#### Records for the exercise
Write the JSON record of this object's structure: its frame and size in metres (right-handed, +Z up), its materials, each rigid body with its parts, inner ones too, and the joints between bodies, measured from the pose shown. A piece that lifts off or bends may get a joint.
==
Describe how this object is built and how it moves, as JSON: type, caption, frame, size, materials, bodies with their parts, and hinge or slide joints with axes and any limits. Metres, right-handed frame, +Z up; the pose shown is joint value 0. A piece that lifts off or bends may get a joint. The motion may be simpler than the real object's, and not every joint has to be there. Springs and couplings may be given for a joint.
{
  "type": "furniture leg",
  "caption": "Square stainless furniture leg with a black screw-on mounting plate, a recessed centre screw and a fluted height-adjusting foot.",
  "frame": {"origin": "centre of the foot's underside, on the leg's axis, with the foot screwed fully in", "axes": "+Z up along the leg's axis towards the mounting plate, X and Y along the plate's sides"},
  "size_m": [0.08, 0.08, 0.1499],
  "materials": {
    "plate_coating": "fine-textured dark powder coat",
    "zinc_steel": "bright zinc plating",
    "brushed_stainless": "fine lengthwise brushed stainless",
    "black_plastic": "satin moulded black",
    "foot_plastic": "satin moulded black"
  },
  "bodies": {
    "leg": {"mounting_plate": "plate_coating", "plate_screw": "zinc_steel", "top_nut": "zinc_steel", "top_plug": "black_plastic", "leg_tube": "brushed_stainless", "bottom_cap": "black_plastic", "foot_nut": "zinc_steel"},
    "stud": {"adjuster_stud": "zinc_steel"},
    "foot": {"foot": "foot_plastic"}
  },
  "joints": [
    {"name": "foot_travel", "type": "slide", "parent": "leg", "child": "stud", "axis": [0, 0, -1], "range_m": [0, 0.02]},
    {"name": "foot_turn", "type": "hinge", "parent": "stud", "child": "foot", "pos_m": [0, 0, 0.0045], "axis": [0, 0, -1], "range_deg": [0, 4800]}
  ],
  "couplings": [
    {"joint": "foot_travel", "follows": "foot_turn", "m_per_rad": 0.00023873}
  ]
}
--
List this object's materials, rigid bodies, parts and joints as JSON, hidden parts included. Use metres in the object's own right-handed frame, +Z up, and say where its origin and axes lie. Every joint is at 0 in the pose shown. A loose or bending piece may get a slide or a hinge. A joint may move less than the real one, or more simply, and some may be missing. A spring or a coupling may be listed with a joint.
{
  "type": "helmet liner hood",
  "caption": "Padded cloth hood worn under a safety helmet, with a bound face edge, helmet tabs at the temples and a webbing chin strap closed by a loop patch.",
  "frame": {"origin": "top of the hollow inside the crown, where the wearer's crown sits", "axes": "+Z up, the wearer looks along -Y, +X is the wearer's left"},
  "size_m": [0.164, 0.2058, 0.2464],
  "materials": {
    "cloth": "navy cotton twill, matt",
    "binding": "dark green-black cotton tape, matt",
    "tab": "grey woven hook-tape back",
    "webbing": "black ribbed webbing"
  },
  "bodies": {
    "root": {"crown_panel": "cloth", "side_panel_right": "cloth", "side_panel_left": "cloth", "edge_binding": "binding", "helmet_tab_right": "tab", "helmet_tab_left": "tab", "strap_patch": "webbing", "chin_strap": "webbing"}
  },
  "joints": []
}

#### Your goal
How many lines in the entries contain the string "lifts"? Answer with the number only.

#### Task solution
2